One thing I’ve discovered in decades of eating out — if a restaurant has a specialty, that is what you should order at the restaurant. Yes, there are exceptions to that rule — some barbecue joints sling a mean burger, for example, but in general, you want to stick to what the restaurant itself believes is best. That rule applies overall, and can vary night by night — how many of you have been richly rewarded after asking your server “What’s good tonight?”

Such pontifications are brought to mind by my recent trip to Tequila Lopez, now in its 41st year of business on Highway 6 just north of Beechnut. Reading the reviews on Yelp, I wasn’t expecting much — just an above-average place where the menu was caught between Mexican food — or more accurately what food historian Adan Medrano specifies as Texas Mexican — and the cheddar cheesy and good old fashioned greasy Tex-Mex. The restaurant comes out with an aggregate of 3.5 stars.

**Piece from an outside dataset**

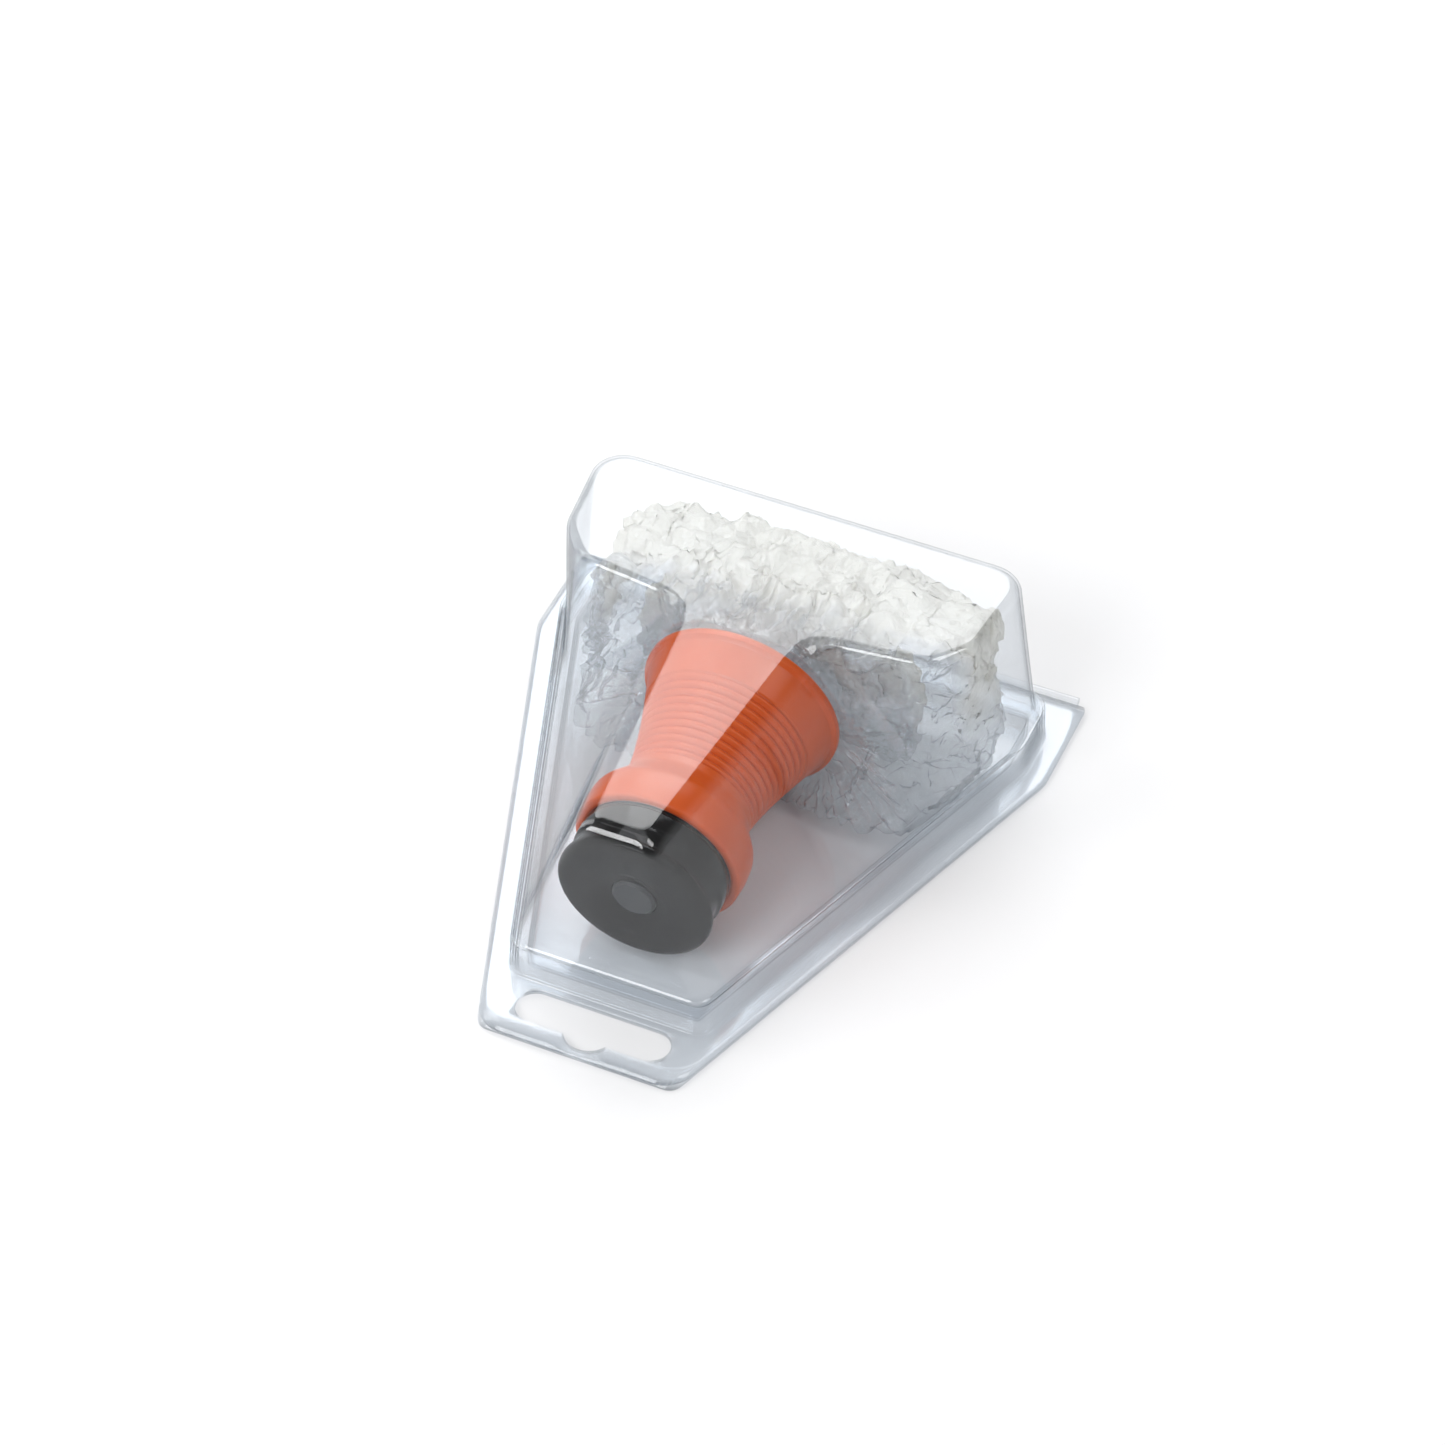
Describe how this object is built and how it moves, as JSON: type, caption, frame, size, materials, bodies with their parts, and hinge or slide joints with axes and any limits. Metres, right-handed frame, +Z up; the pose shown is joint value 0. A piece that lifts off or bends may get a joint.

So then I went to the restaurant’s own website and read their “about” section, which reads, in part: “Specializing in cabrito, fajitas and margaritas, Tequila Lopez Mexican Restaurant has been serving authentic Mexican cuisine to the city of Houston since 1979.”

Cabrito? Now we’re talking. I knew exactly what to order.

I thought I’d had cabrito before but I never had. My mistake arises from my entirely incorrect belief that goat meat was goat meat and therefore cabrito was merely birria by another name. It is not — birria comes from mature goats and cabrito strictly from suckling kids. (A diet solely of mother’s milk ensures more tenderness.)

Strictly speaking once a goat starts tearing into plants its meat is no longer cabrito but birria; think veal vs beef, though the definition of veal is not so strict as in the cabrito example.

The dish has a fascinating history: Cabrito’s roots lie in the 16th Century crypto-Jewish cooking of Coahuila state. At the time, Spain was forcing its Jews to convert to Catholicism, leave Spain, or die, and some took a sort of middle path — they left Spain for its colonies and publicly converted but privately hung on to their faith. For these conversos, the greater the distance from Madrid or its colonial capitals, the greater their religious freedom, so many marched north into semi-arid Coahuila, with goats replacing sheep as a staple along the way. Goats fare better under such desert-like conditions, for one thing, and for another, it gave these conversos a layer of protection from the Inquisition. They were no longer eating a paschal lamb but a paschal kid goat.

Cabrito is prepared several different ways but at Tequila Lopez it comes out somewhat resembling bone-in carnitas in tenderness and mouthfeel. Separating the meat from the bones presents a few small challenges but the rewards are worth it — pile it high on corn tortillas with some grilled onions and the restaurants made-to-order salsa de molcajete, a dab, perhaps, of guacamole and enjoy. The meat itself needs no seasoning.

While it is wildly popular in Mexico, it is much more expensive here, which is one reason it’s not on too many Houston menus. La Hidalguense in Spring Branch is perhaps Houston’s most widely renowned cabrito outpost; that Tequila Lopez is not better known comes perhaps from its somewhat generic name and also the fact that you have to dig a little to find its emphasis on this dish. And apparently too few know about this buried treasure — I went back and skimmed the Yelp reviews and not one of them mentioned they had sampled what Tequila Lopez does best. It’s like people reviewing a Houston barbecue house and not mentioning brisket.

Anyway, IMD is lucky to have this delicacy on offer within the district. Go in and let them do what they do best.